DEFINITION of ‘Deficiency Balance’
The amount owed to a creditor if the sale proceeds from the collateral that secured a loan is less than the outstanding loan balance. A deficiency balance generally arises from distressed situations where an asset has to be sold to recover the balance outstanding on a loan, such as home foreclosures, short sales and car repossessions. A deficiency balance has to be addressed by the borrower, as it constitutes a debt obligation that must be repaid to avoid damage to the borrower’s credit history.
BREAKING DOWN ‘Deficiency Balance’
For instance, assume the balance outstanding on a car loan is $15,000, and the borrower is unable to service the loan. The lender repossesses the car and sells it at an auction for $10,000. The deficiency balance in this case is $5,000.
As another example, if the amount owed on a delinquent mortgage is $300,000, and the bank that holds the mortgage forecloses and sells the property for $250,000, the deficiency balance is $50,000.
As these examples demonstrate, the size of the deficiency balance is directly proportional to the value of the asset. In the case of a vehicle loan, a deficiency balance can perhaps be addressed by cutting personal expenses and using savings, but in cases where real estate is involved and deficiency balances run into tens of thousands or even hundreds of thousands, there may be few options available to the borrower.
The key point to remember is that you are on the hook for the full amount of the loan taken to purchase an asset. This should be borne in mind if you are tempted to live way beyond your means by buying an expensive car (which is prone to rapid depreciation) or upscale vacation condo.
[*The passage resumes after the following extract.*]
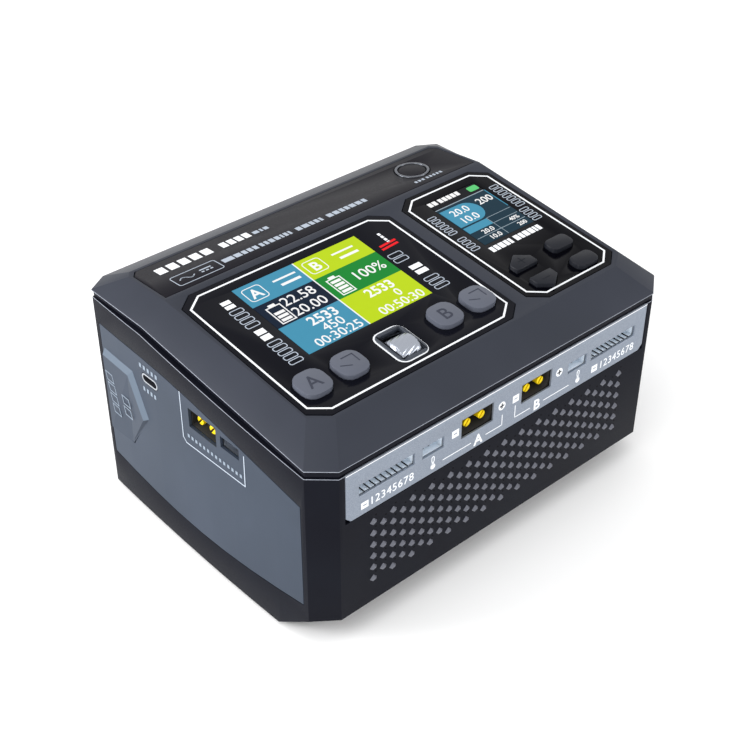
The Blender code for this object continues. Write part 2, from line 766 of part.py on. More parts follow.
def make_panel_board(face):
    """The key board: one switch under each key, and a slot for the roller."""
    green = board_green()
    x0, y0, x1, y1 = KEY_BOARD
    low = (x0, along(y0), -BOARD_TOP - BOARD)
    board = block("control_board", low, (x1, along(y1), -BOARD_TOP), green, face)
    slot = rectangle(*BOARD_SLOT, (WHEEL_PLACE[0], along(WHEEL_PLACE[1])))
    cut(board, prism("board_slot", slot, -20, 5, green, parent=face))
    spots = [(x, along(MAIN_KEY_Y)) for x in MAIN_KEYS.values()]
    spots += [(x, along(depth)) for x, depth in PSU_BARS.values()]
    spots += [(x, along(depth) + way * ARROW_TIP / 2) for x, depth, way in PSU_ARROWS.values()]
    for x, y in spots:
        switch = rectangle(SWITCH_SIDE, SWITCH_SIDE, (x, y))
        reach = (-BOARD_TOP - BOARD / 2, -BOARD_TOP + SWITCH)
        join(board, prism("key_switch", switch, *reach, green, parent=face))


# Ports: each is drawn with its mouth at z = 0 looking along +Z, then turned to face outwards


def keyed_end(opening, corner):
    """A socket opening whose two corners at the right end are cut off."""
    w, h = opening[0] / 2, opening[1] / 2
    return [(-w, -h), (w - corner, -h), (w, -h + corner), (w, h - corner), (w - corner, h), (-w, h)]


def keyed_top(opening, corner):
    """A socket opening whose two top corners are cut off."""
    w, h = opening[0] / 2, opening[1] / 2
    return [(-w, -h), (w, -h), (w, h - corner), (w - corner, h), (-w + corner, h), (-w, h - corner)]


def make_socket(name, opening, inside, facing, place_mm, surface):
    """A box-shaped socket housing, open at its mouth."""
    holder = frame(name + "_axes", place_mm, FACING[facing])
    outside = rectangle(opening[0] + 2 * PORT_WALL, opening[1] + 2 * PORT_WALL)
    body = prism(name, outside, -PORT_DEPTH - PORT_BACK, 0, surface, parent=holder)
    cut(body, prism(name + "_well", inside, -PORT_DEPTH, 5, surface, parent=holder))
    return body, holder


def make_xt_port(name, facing, place_mm):
    """A two-contact battery socket: nylon shell and two split round pins."""
    body, holder = make_socket(
        name, XT_OPENING, keyed_end(XT_OPENING, XT_CORNER), facing, place_mm, port_plastic()
    )
    for sign, side in (("plus", 1), ("minus", -1)):
        x = side * XT_PITCH / 2
        hole = rod(name + "_hole", XT_PIN + 0.15, -30, -PORT_DEPTH + 1, gold(), holder, (x, 0), 16)
        cut(body, hole)
        pin = rod(f"{name}_{sign}_pin", XT_PIN, -PORT_DEPTH - 5, -XT_RECESS, gold(), holder, (x, 0), 16)
        smooth(pin)


def make_header(name, opening, pins, recess, facing, place_mm):
    """A light-bodied signal header with a row of square pins."""
    surface = material("header_grey_nylon", "8f96a3", 0.5)
    body, holder = make_socket(name, opening, rectangle(*opening), facing, place_mm, surface)
    for i in range(pins):
        x = (i - (pins - 1) / 2) * PIN_PITCH
        half = PIN_SIDE / 2
        low = (x - half, -half, -PORT_DEPTH - 3)
        join(body, block(name + "_pin", low, (x + half, half, -recess), surface, holder))
    return body


def make_front_ports():
    mouth = FRONT_Y + STRIP_THICK + GAP
    for name, x in XT_PORTS.items():
        make_xt_port(name, "front", (x, mouth, XT_Z))
    for name, x in HEADERS.items():
        make_header(name, HEADER_OPENING, HEADER_PINS, HEADER_RECESS, "front", (x, mouth, PORT_Z))
    for name, x in PROBES.items():
        make_header(name, SENSE_OPENING, SENSE_PINS, PIN_RECESS, "front", (x, mouth, PORT_Z))


def make_port_strip():
    """The silver plate that frames the front ports, let into the front wall under the rim."""
    x0, z0, x1, z1 = STRIP
    silver = material("strip_silver", "9ba3b0", 0.4, 0.3)
    outline = [(x0 + 2, z0), (x1 - 2, z0), (x1, z0 + 2), (x1, z1), (x0, z1), (x0, z0 + 2)]
    strip = prism("port_strip", outline, FRONT_Y, FRONT_Y + STRIP_THICK, silver, "Y")
    shrink = 2 * (PORT_WALL + GAP) - 0.3
    for x, z, width, height in port_windows():
        window = rectangle(width - shrink, height - shrink, (x, z))
        cut(strip, prism("strip_window", window, FRONT_Y - 5, FRONT_Y + 5, silver, "Y"))
    return strip


def make_side_ports():
    behind = SIDE_PANEL + GAP
    battery_place = (behind - side_place(SIDE_XT[0]), FRONT_Y + SIDE_XT[0], SIDE_XT[1])
    make_xt_port("discharge_socket", "left", battery_place)
    signal_place = (behind - side_place(SIDE_SENSE[0]), FRONT_Y + SIDE_SENSE[0], SIDE_SENSE[1])
    make_header("discharge_signal_socket", SENSE_OPENING, SENSE_PINS, PIN_RECESS, "left", signal_place)
    flush = (-side_place(USB[0]), FRONT_Y + USB[0], USB[1])
    holder = frame("usb_axes", flush, FACING["left"])
    usb = prism("usb_socket", usb_outline(USB_SHELL), -USB_LENGTH, 0, steel(), parent=holder)
    well = prism("usb_well", usb_outline(-USB_INSIDE), -USB_LENGTH + 1.2, 5, steel(), parent=holder)
    cut(usb, well)
    tongue = rectangle(*USB_TONGUE)
    join(usb, prism("usb_tongue", tongue, -USB_LENGTH + 0.6, -1.2, steel(), parent=holder))


def make_back_ports():
    mouth = FRONT_Y + DEPTH - 0.4
    inlet_place = (INLET_PLACE[0], mouth, INLET_PLACE[1])
    outline = keyed_top(INLET_OPENING, INLET_CORNER)
    inlet, holder = make_socket("mains_inlet", INLET_OPENING, outline, "back", inlet_place, port_plastic())
    for x, y in ((-7, -1.5), (0, 2.5), (7, -1.5)):
        low = (x - 1, y - 2, -PORT_DEPTH - 3)
        join(inlet, block("inlet_blade", low, (x + 1, y + 2, -PIN_RECESS), port_plastic(), holder))
    dc_place = (DC_PLACE[0], mouth, DC_PLACE[1])
    outline = keyed_end(XT_OPENING, XT_CORNER)
    dc_input, holder = make_socket("dc_inlet", XT_OPENING, outline, "back", dc_place, port_plastic())
    for x in (-XT_PITCH / 2, XT_PITCH / 2):
        join(dc_input, rod("dc_pin", XT_PIN, -PORT_DEPTH - 3, -XT_RECESS, port_plastic(), holder, (x, 0), 16))


# Inside


def make_fan(side, x):
    """A square fan against the back wall: frame with four struts, and a hub with curved blades."""
    black = port_plastic()
    back = FRONT_Y + DEPTH - LIP_INSET - LIP_WALL - GAP
    holder = frame(f"fan_{side}_frame_axes", (x, back, FAN_Z), FACING["back"])
    body = prism(f"fan_{side}_frame", rounded(FAN, FAN, 3.0), -FAN_THICK, 0, black, parent=holder)
    cut(body, rod("fan_bore", FAN_BORE, -FAN_THICK - 5, 5, black, holder, sides=32))
    for angle in (0, 90):
        turn = Matrix.Rotation(math.radians(45 + angle), 4, "Z")
        low = (-FAN_BORE - 0.6, -STRUT[0] / 2, -FAN_THICK)
        strut = block("fan_strut", low, (FAN_BORE + 0.6, STRUT[0] / 2, -FAN_THICK + STRUT[1]), black, holder)
        strut.data.transform(turn)
        join(body, strut)
    join(body, rod("fan_motor_seat", FAN_HUB, -FAN_THICK, -FAN_THICK + STRUT[1], black, holder, sides=24))

    grey = material("fan_rotor_black", "222327", 0.5)
    rotor = rod(f"fan_{side}_rotor", FAN_HUB, -FAN_THICK + 1.8, -1.5, grey, holder, sides=24)
    for i in range(FAN_BLADES):
        join(rotor, fan_blade(i, grey, holder))
    return smooth(rotor)


def fan_blade(number, surface, holder):
    """One blade, swept round the hub as it climbs."""
    bm = bmesh.new()
    rows = []
    steps = 3
    for i in range(steps + 1):
        t = i / steps
        height = -FAN_THICK + 3 + t * (FAN_THICK - 5.5)
        angle = 2 * math.pi * number / FAN_BLADES + math.radians(38) * t
        for radius in (FAN_HUB - 1, FAN_BORE - 1):
            for side in (-0.6, 0.6):
                point = Matrix.Rotation(angle, 3, "Z") @ Vector((radius, side, height))
                rows.append(bm.verts.new(point))
    for i in range(steps):
        a, b = rows[4 * i : 4 * i + 4], rows[4 * i + 4 : 4 * i + 8]
        for p, q in ((0, 2), (2, 3), (3, 1), (1, 0)):
            bm.faces.new((a[p], a[q], b[q], b[p]))
    for end in (rows[:4], rows[-4:]):
        bm.faces.new((end[0], end[1], end[3], end[2]))
    bmesh.ops.triangulate(bm, faces=bm.faces)
    return finish("fan_blade", bm, surface, holder)


def make_main_board():
    x0, y0, x1, y1 = MAIN_BOARD
    top = MAIN_BOARD_Z + BOARD
    block("power_board", (x0, FRONT_Y + y0, MAIN_BOARD_Z), (x1, FRONT_Y + y1, top), board_green())
    make_heatsink(top)
    x0, y0, x1, y1 = TRANSFORMER
    core = material("ferrite_core", "3b3a3c", 0.6)
    high = (x1, FRONT_Y + y1, top + TRANSFORMER_HEIGHT)
    block("transformer", (x0, FRONT_Y + y0, top + GAP), high, core)
    sleeve = material("capacitor_sleeve", "1c2b4a", 0.35)
    x, depth, radius, height = CAPACITOR
    can = rod("bulk_capacitor", radius, top + GAP, top + height, sleeve, None, (x, FRONT_Y + depth), 28)
    smooth(soften(can, 0.8))
    choke = material("choke_copper", "8a4a22", 0.4, 0.7)
    x, depth, radius, height = CHOKE
    coil = rod("output_choke", radius, top + GAP, top + height, choke, None, (x, FRONT_Y + depth), 24)
    cut(coil, rod("choke_hole", CHOKE_HOLE, 0, 60, choke, None, (x, FRONT_Y + depth), 16))


def make_heatsink(top):
    """A finned block on the board: one base and a row of upright fins."""
    bright = material("heatsink_aluminium", "a7acb3", 0.35, 1.0)
    x0, y0, x1, y1 = HEATSINK
    sink = block("heatsink", (x0, FRONT_Y + y0, top + GAP), (x1, FRONT_Y + y1, top + HEATSINK_BASE), bright)
    for i in range(FINS):
        x = x0 + i * (x1 - x0 - FIN) / (FINS - 1)
        low = (x, FRONT_Y + y0, top + HEATSINK_BASE - 1.0)
        join(sink, block("fin", low, (x + FIN, FRONT_Y + y1, FIN_TOP), bright))


def make_feet_and_screws():
    rubber = material("foot_rubber", "17181b", 0.85)
    for i, (x, depth) in enumerate(FOOT_PLACES, 1):
        foot = rod(f"foot_{i}", FOOT_RADIUS, -FOOT_PROUD, POCKET_DEPTH - GAP, rubber, sides=20)
        smooth(place(foot, x, FRONT_Y + depth, 0))
    for i, (x, depth) in enumerate(SCREW_PLACES, 1):
        screw = rod(f"case_screw_{i}", SCREW_RADIUS, 0.2, SCREW_DEPTH - GAP, steel(), sides=16)
        slot = block(f"screw_slot_{i}", (-0.5, -1.9, -1), (0.5, 1.9, 0.8), steel())
        cut(screw, place(slot, x, FRONT_Y + depth, 0))
        smooth(place(screw, x, FRONT_Y + depth, 0))


def stand_on_feet():
    """Lift everything so that the soles of the feet are at z = 0."""
    for obj in bpy.data.objects:
        if obj.parent is None:
            obj.location.z += FOOT_PROUD * MM


def build():
    clear_scene()
    face = frame("face_axes", (0, FRONT_Y, FACE_Z), (math.atan(FACE_SLOPE), 0, 0))
    deck_start = (0, FRONT_Y + DECK_EDGE, face_height(DECK_EDGE))
    deck = frame("deck_axes", deck_start, (math.atan(DECK_SLOPE), 0, 0))
    make_lower_case()
    make_side_panel("side_panel_left", -1)
    make_side_panel("side_panel_right", 1)
    make_port_strip()
    make_top_cover(face, deck)
    make_deck_plate(deck)
    make_power_switch(deck)
    main_panel = make_panel("main_panel", MAIN_PANEL, MAIN_SCREEN, face)
    psu_panel = make_panel("supply_panel", PSU_PANEL, PSU_SCREEN, face)
    make_screen("main_display", MAIN_SCREEN, face)
    make_screen("supply_display", PSU_SCREEN, face)
    make_main_keys(main_panel, face)
    make_psu_keys(psu_panel, face)
    make_wheel(main_panel, face)
    make_panel_board(face)
    make_front_ports()
    make_side_ports()
    make_back_ports()
    for side, x in FAN_PLACES.items():
        make_fan(side, x)
    make_main_board()
    make_feet_and_screws()
    stand_on_feet()


build()
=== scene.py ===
"""Looks of a dual-channel balance battery charger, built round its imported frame.

The sections follow the charger as it is put together: case, vent, feet, side plates, front
strip, sockets, cover, rear deck, control panels, displays, keys, roller, back, then the studio.
Lengths are in metres; MM turns millimetres into them.
"""

import math

import bmesh
import bpy
from mathutils import Matrix, Vector


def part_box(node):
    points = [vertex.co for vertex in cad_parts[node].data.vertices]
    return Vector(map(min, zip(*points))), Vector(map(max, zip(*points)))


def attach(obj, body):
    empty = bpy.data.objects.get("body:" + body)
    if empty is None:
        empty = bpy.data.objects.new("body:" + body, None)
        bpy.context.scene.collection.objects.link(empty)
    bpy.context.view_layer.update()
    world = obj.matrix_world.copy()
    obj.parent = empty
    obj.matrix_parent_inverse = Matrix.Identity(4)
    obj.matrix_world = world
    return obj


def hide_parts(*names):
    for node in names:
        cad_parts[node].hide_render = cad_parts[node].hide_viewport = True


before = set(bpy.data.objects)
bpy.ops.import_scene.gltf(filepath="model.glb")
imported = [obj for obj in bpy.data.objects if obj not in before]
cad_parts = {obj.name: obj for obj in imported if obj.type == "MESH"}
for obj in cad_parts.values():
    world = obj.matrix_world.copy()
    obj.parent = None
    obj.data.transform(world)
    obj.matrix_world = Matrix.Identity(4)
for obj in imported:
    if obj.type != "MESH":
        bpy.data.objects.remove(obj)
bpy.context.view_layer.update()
MM = 0.001
CHARGER = "charger"


# ----------------------------------------------------------
# Lower case: an injection-moulded tub of black ABS with a fine spark-eroded grain. The mould
# rounds its edges by about a millimetre. A thin lip inside the rim takes the cover.


def linear(hex_colour):
    """An sRGB hex colour as linear RGBA."""
    parts = [int(hex_colour[i : i + 2], 16) / 255 for i in (0, 2, 4)]
    return [c / 12.92 if c <= 0.04045 else ((c + 0.055) / 1.055) ** 2.4 for c in parts] + [1.0]


def add_node(tree, kind, settings=(), links=()):
    """Add a node; settings are (name or input, value), links are (socket, input)."""
    node = tree.nodes.new(kind)
    for key, value in settings:
        if hasattr(node, str(key)):
            setattr(node, key, value)
        else:
            node.inputs[key].default_value = value
    for source, key in links:
        tree.links.new(source, node.inputs[key])
    return node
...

Another point to keep in mind is that repossessed assets are typically sold well below their air market value in an auction situation, so it may be best to explore alternative means (such as a private sale) to receive close to market value for the asset, in order to reduce the dollar amount of the deficiency balance.
It should be noted that the laws regarding deficiency balances in the case of a foreclosure or short sale involving a primary residence are quite complex, and someone who is confronted with such a situation should seek legal advice from a qualified practitioner.